Dernière heure : Quoi de neuf ? Molière !

— Qu’est−ce donc ? Qu’avez−vous ?  

— Laissez−moi, je vous prie.

— Mais encore, dites−moi quelle bizarrerie…

— Laissez−moi là, vous dis−je, et courez vous cacher.


— Mais on entend les gens, au moins, sans se fâcher.


— Moi, je veux me fâcher, et ne veux point entendre.

— Dans vos brusques chagrins je ne puis vous comprendre,
 Et quoique amis enfin, je suis tout des premiers…

— Moi, votre ami ? Rayez cela de vos papiers.
J’ai fait jusques ici profession de l’être ;
Mais après ce qu’en vous je viens de voir paraître,
Je vous déclare net que je ne le suis plus,

Et ne veux nulle place en des cœurs corrompus.
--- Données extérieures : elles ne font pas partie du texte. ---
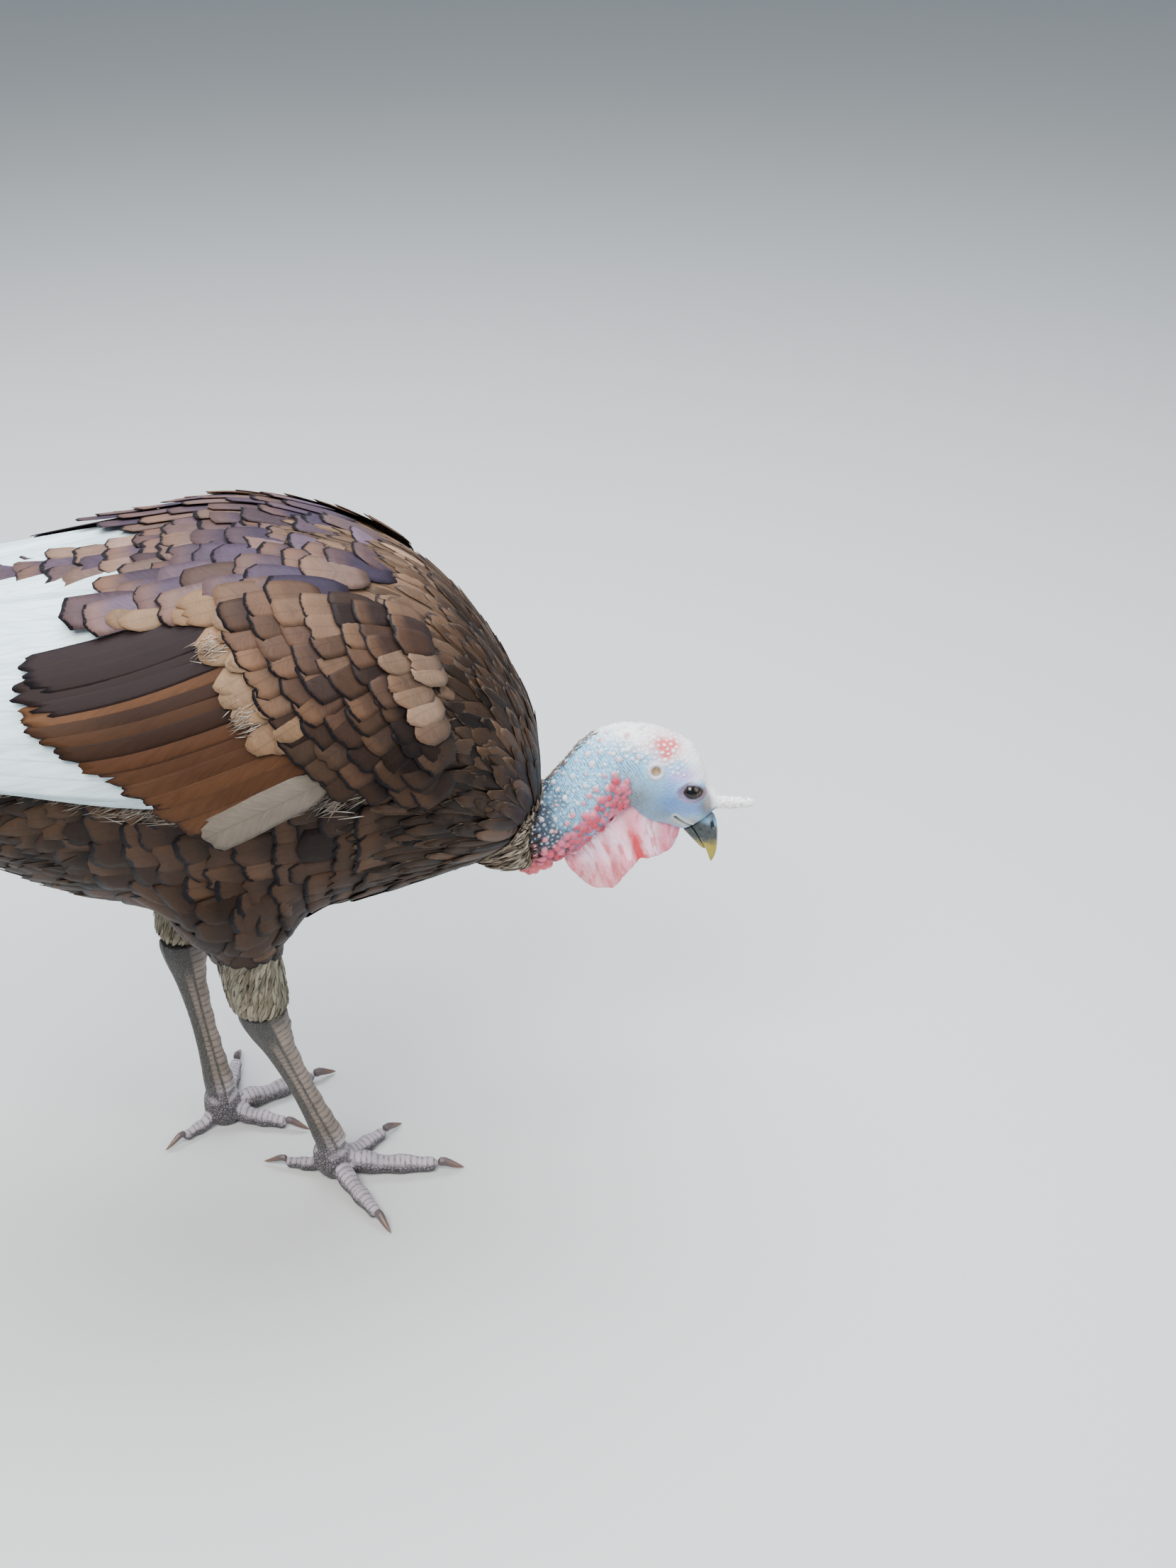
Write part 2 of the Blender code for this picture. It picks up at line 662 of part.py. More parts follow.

Vous avez reconnu les premières répliques de la première scène du premier acte du Misanthrope.
Je me souviens qu’à l’occasion de ma critique aisée de la pièce telle qu’elle avait été montée à la Comédie Française il y a six ans, j’en avait fait le résumé suivant :

Alceste aime beaucoup Célimène qui aime un peu Alceste, mais Alceste est un enquiquineur de première, et Célimène, une coquette. Alceste n’aime pas le monde, enfin pas beaucoup de monde, et Célimène adore avoir du monde, du beau monde, autour d’elle. Alors Alceste fait des scènes à tout le monde et à Célimène. L’ami d’Alceste, Philinte, a beau lui conseiller de faire des concessions au monde, de ne pas nécessairement dire ce qu’il pense de tout le monde à tout le monde, Alceste fait des efforts mais échoue lamentablement, son autisme naturel revenant au galop. A force, il se met tout le monde à dos et ça ne finit pas très bien pour lui : il se retire du monde ; pour Célimène non plus d’ailleurs : le grand monde lui tourne le dos.

D’accord, le résumé est trivial, mais d’une part, je le crois fidèle à ce qui n’est peut-être pas la pièce la plus drôle mais, sans aucun doute, la plus belle de Molière. De plus, si par extraordinaire vous n’avez jamais vu la pièce ou l’avez oubliée, il vous suffira largement pour apprécier ce que je vais vous recommander.

Adoncques, je vous conseille le plus vivement du monde de filer sur France 4 pour y voir, en replay sur France TV ou par le lien que je vous donne un peu plus bas, « Atelier Misanthrope : Qu’est-ce donc ? Qu’avez-vous ? »

Pendant quatre-vingt dix minutes, Jacques Weber, qui réalise l’émission, et Denis Podalydes vont lire, répéter, jouer, rejouer, décortiquer, analyser, parodier la première scène du premier acte du Misanthrope, chaque comédien jouant indifféremment Alceste ou Philinte.

Le spectacle est peut-être un peu long pour vos esprits volages, mais il est éblouissant d’intelligence, de sensibilité, de drôlerie et de talent. Il est même très drôle quand les deux compères jouent la scène à la manière d’un film muet de Max Sennet. Il est émouvant quand Jacques Weber découvre avec émotion dans le jeu de Podalydes, son cadet de quinze ans,  une manière de jouer Alceste qu’il n’avait pas soupçonnée et qu’il avoue être bien incapable d’assumer.

Vous ne pouvez pas manquer ça. Dépêchez-vous, vous n’avez que jusqu’au 23 octobre.

https://www.france.tv/spectacles-et-culture/theatre-et-danse/4176319-atelier-misanthrope-qu-est-ce-donc-qu-avez-vous.html

 

Une réflexion sur « Dernière heure : Quoi de neuf ? Molière ! »

  1. Le titre « Quoi de neuf ? Molière ! » n’est pas de moi.
    Il est de Sacha Guitry bien sûr.